John Harris, vice president of Kansas City Country Club Bank's Public Finance Division, may not look like an energy efficiency crusader, but he has become just that as a result of his efforts to promote Property Assessed Clean Energy (PACE) financing.
PACE, which was passed by the Missouri Legislature in 2010, offers a unique opportunity for commercial, agricultural and industrial property owners to finance energy improvements through liens on property that can be transferred upon sale.
"I see PACE as a game changer for financing energy efficiency and renewable energy retrofits," says Harris. Not only does PACE provide 100 percent up-front financing, it also addresses a key barrier, which is that no one wants to make a capital investment when they do not think they will stay with a property long enough to see the full benefit. PACE removes this obstacle because essentially it attaches the obligation to the property.

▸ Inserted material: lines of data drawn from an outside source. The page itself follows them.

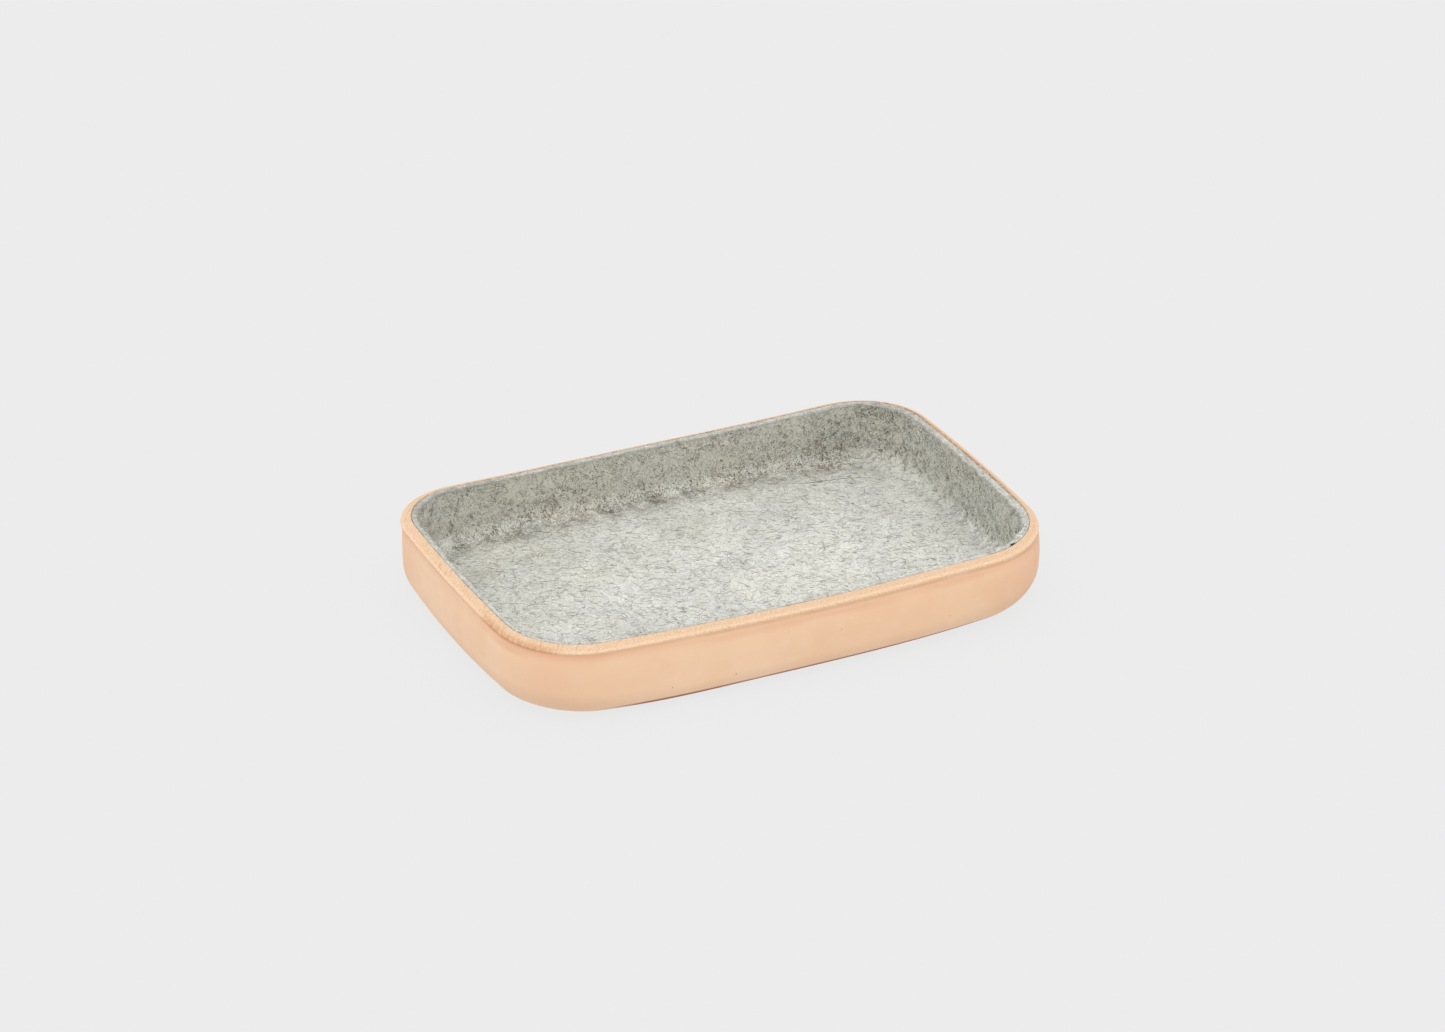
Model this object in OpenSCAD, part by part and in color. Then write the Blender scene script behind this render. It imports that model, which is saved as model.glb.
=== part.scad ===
// Desk tray: a shallow dish of thick moulded leather, lined with wool felt.
// One blank of leather is pressed over a former, and one blank of felt is
// glued inside it. The layers end together at a rim that is cut after drying.
// The origin is at the middle of the underside, and X runs along the tray.

/* [Tray] */
// Overall length
tray_l = 230; // [180:1:300]
// Overall width
tray_w = 158; // [120:1:200]
// Overall height, from the table to the top of the rim
tray_h = 32; // [28:0.5:60]
// Radius of the corners, seen from above
corner_r = 38; // [26:0.5:50]
// Radius of the edge between the base and the walls, outside
base_r = 12; // [10:0.5:20]

/* [Leather] */
// Thickness of the leather
leather_t = 4; // [2.5:0.1:4.8]
// How far the cut rim falls from its inner edge to its outer edge
rim_fall = 1.5; // [0.2:0.1:2]

/* [Glue] */
// Thickness of the dried glue
glue_t = 0.2; // [0.1:0.05:0.4]
// How far the glue stops below the rim
glue_gap = 0.3; // [0.1:0.1:1]

/* [Felt] */
// Thickness of the felt
felt_t = 3; // [2:0.1:4]
// Radius of the felt's soft top edge, on the side of the well
felt_edge_r = 1.8; // [0.5:0.1:2]

/* [Hidden] */
$fn = 96;

// The corners turn about these points
corner_x = tray_l / 2 - corner_r;
corner_y = tray_w / 2 - corner_r;

// Each layer starts where the one outside it ends
glue_in = leather_t;
felt_in = glue_in + glue_t;
well_in = felt_in + felt_t;

// Wall sections are drawn with the tray's outer face at x = 0, its inside
// towards -x and its underside at y = 0. They reach in as far as the turning
// points of the corners.

// All that lies within a face that is `inset` inside the tray's outer face
module within(inset) {
    translate([-corner_r, inset])
        square([corner_r - base_r, tray_h]);
    translate([-base_r, base_r])
        square([base_r - inset, tray_h]);
    translate([-base_r, base_r])
        intersection() {
            circle(r = base_r - inset);
            translate([0, inset - base_r])
                square(base_r - inset);
        }
}

// The section of a layer, before its top is cut
module layer(from, to) {
    difference() {
        within(from);
        within(to);
    }
}

// All that lies above a level
module above(level) {
    translate([-corner_r, level])
        square([corner_r, 2 * tray_h]);
}

// What the knife takes off the top of the leather, which leaves a sloping rim
module over_rim() {
    polygon([
        [-corner_r, tray_h], [-leather_t, tray_h], [0, tray_h - rim_fall],
        [0, 2 * tray_h], [-corner_r, 2 * tray_h]
    ]);
}

// What the felt's soft top edge lacks on the side of the well
module off_felt_edge() {
    translate([-well_in, tray_h - felt_edge_r])
        difference() {
            square(felt_edge_r);
            translate([felt_edge_r, 0])
                circle(r = felt_edge_r);
        }
}

// Runs a section along a straight side, whose outer face is `out` from the
// middle of the tray, for `half` to each side of it
module side(out, half) {
    translate([out, half, 0])
        rotate([90, 0, 0])
            linear_extrude(2 * half)
                children();
}

// Takes a section once round the tray, and returns a layer's walls with the
// outer part of its floor
module all_round() {
    for (turn = [0, 180])
        rotate(turn) {
            side(tray_l / 2, corner_y) children();
            rotate(90) side(tray_w / 2, corner_x) children();
            translate([corner_x, corner_y, 0])
                rotate_extrude(angle = 90) translate([corner_r, 0]) children();
            translate([-corner_x, corner_y, 0])
                rotate(90) rotate_extrude(angle = 90) translate([corner_r, 0]) children();
        }
}

// The middle of a layer's floor, between the turning points of the corners
module floor_middle(bottom, thickness) {
    translate([-corner_x, -corner_y, bottom])
        cube([2 * corner_x, 2 * corner_y, thickness]);
}

// Vegetable-tanned leather, moulded into a dish
module leather_shell() {
    color([0.92, 0.76, 0.63]) {
        all_round()
            difference() {
                layer(0, glue_in);
                over_rim();
            }
        floor_middle(0, leather_t);
    }
}

// Contact glue between the leather and the felt
module glue_layer() {
    color([0.36, 0.25, 0.17]) {
        all_round()
            difference() {
                layer(glue_in, felt_in);
                above(tray_h - glue_gap);
            }
        floor_middle(glue_in, glue_t);
    }
}

// Wool felt that lines the floor and the walls in one piece
module felt_liner() {
    color([0.74, 0.73, 0.70]) {
        all_round()
            difference() {
                layer(felt_in, well_in);
                above(tray_h);
                off_felt_edge();
            }
        floor_middle(felt_in, felt_t);
    }
}

leather_shell();
glue_layer();
felt_liner();
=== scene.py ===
# %% [markdown]
# # A desk tray of moulded leather with a felt lining
# The real tray is two sheets: thick vegetable-tanned leather, pressed wet over a
# former until it dries as a shallow dish, and a wool felt glued inside it. The
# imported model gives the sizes. This script builds the two sheets again with the
# marks of hand work: sides that bow out, a rim that dips, a cut edge and fuzz.

import math
import random

import bmesh
import bpy
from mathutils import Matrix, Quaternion, Vector, noise
from mathutils.bvhtree import BVHTree


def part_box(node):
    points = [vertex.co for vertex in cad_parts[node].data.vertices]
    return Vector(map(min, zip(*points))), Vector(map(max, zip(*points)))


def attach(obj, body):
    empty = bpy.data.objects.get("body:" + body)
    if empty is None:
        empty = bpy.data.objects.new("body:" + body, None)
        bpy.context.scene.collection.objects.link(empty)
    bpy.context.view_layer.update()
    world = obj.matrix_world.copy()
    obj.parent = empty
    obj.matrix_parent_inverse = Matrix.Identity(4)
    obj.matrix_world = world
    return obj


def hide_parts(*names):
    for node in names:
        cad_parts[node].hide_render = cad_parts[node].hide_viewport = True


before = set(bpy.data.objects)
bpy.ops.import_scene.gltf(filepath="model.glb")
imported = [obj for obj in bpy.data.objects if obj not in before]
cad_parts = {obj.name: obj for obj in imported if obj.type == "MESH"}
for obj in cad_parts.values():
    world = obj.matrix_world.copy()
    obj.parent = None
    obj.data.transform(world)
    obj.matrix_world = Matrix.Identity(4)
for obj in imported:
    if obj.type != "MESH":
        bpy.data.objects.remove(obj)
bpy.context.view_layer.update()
print("packed nodes:", sorted(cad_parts))

# %% [markdown]
# ## Sizes
# Blender counts in metres, and a leather worker counts in millimetres, so `mm`
# turns one into the other. The overall size and the thickness of the leather
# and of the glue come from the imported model. What the CAD model keeps plain is
# given here: smaller corners, bowed sides and the profile of the rim.

# %% Sizes of the tray
mm = 0.001
shell_low, shell_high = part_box("leather_shell")
glue_low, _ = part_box("glue_layer")
felt_low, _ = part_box("felt_liner")
half_length, half_width = shell_high.x, shell_high.y
tray_height = shell_high.z
leather_t = glue_low.z - shell_low.z
glue_t = felt_low.z - glue_low.z
felt_t = 3 * mm

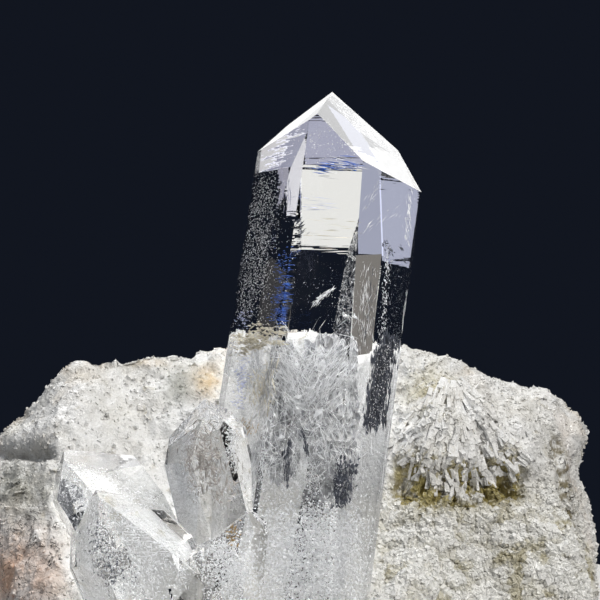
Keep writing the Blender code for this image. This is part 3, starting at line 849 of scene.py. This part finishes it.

PACE enables interested cities or counties to establish or join a Clean Energy Development Board, which has the authority to issue low-interest bonds. The bond money is used to provide funding for the program. In other words, the PACE Act provides a method of financing energy projects with private capital under the oversight of a governmental body.
According to Harris, the reason this tool is not currently being used to full potential is that PACE financing cannot be efficiently accessed on a county by county or community by community basis.
"The main challenge we face with PACE financing is if it's not available to everyone, it won't be available to anyone. The capital is provided through the issuance of bonds, and with that type of financing you must have a certain scale. So one community, even if it's a large community, will not be able to get the number of applicants needed to make the program sustainable," he explains.
Since part of Harris's work as a banker is to assist political subdivisions with project financing, he became involved in the start-up of the Missouri Clean Energy District (MCED), Missouri's first Clean Energy Development Board. MCED's current members include Jefferson City, Cole County, Hazelwood, Ferguson, Charlack, Olivette and Branson, but Harris maintains there are still not enough eligible commercial property owners to reach the scale needed for securing bonds on the most efficient terms.
For this reason, Harris urges commercial property owners who are interested in PACE financing to lobby their local municipalities to apply for membership to MCED. Municipalities can establish their own boards, but joining the established district without cost is a simple way to bring PACE financing to every community in the state. Harris, who describes himself as a community banker, believes the true value of a statewide PACE program is the potential to offer capital investment opportunities to all types of property owners.
"I think the long-term prospect for PACE is that you have a market program where even Miss Jones with a grocery store in Unionville has access to capital. Then you have a situation that helps provide market efficiency and better rate structures for bigger entities. When before have we seen a cooperative program where the little communities can help the big ones?
"Once PACE is operating statewide, commercial property owners will only have to take a few steps to access financing," he explains, "Suppose you learn that a solar project would substantially reduce your energy costs. First, you would need a solar contractor to provide an assessment of the energy savings along with a quote for the work that needs to be done. Then you would apply to the MCED for funding of the project, and if the board determines that the project represents an economic benefit to the property owner through energy savings, the project will be approved."
"When the project is completed, the contractor is paid by the District and a special assessment is attached to the property for the term of the loan. The board will finance 100 percent of the project at a fixed rate for up to a 20-year term," says Harris.
He points out that Missouri is still many communities away from making this type of accessible energy efficiency and renewable energy financing a reality across the state.
"Unless PACE financing is structured for the entire Missouri community, it will be a flash in the pan and ultimately it will be a wasted opportunity," Harris warns. "On the other hand, if every Missouri municipality embraces it, the capital costs will get cheaper and cheaper for everyone."
Harris looks to a possible future for PACE and adds, "Everyone will have access to capital to improve the energy efficiency of their property, and the entire state will have increased energy security."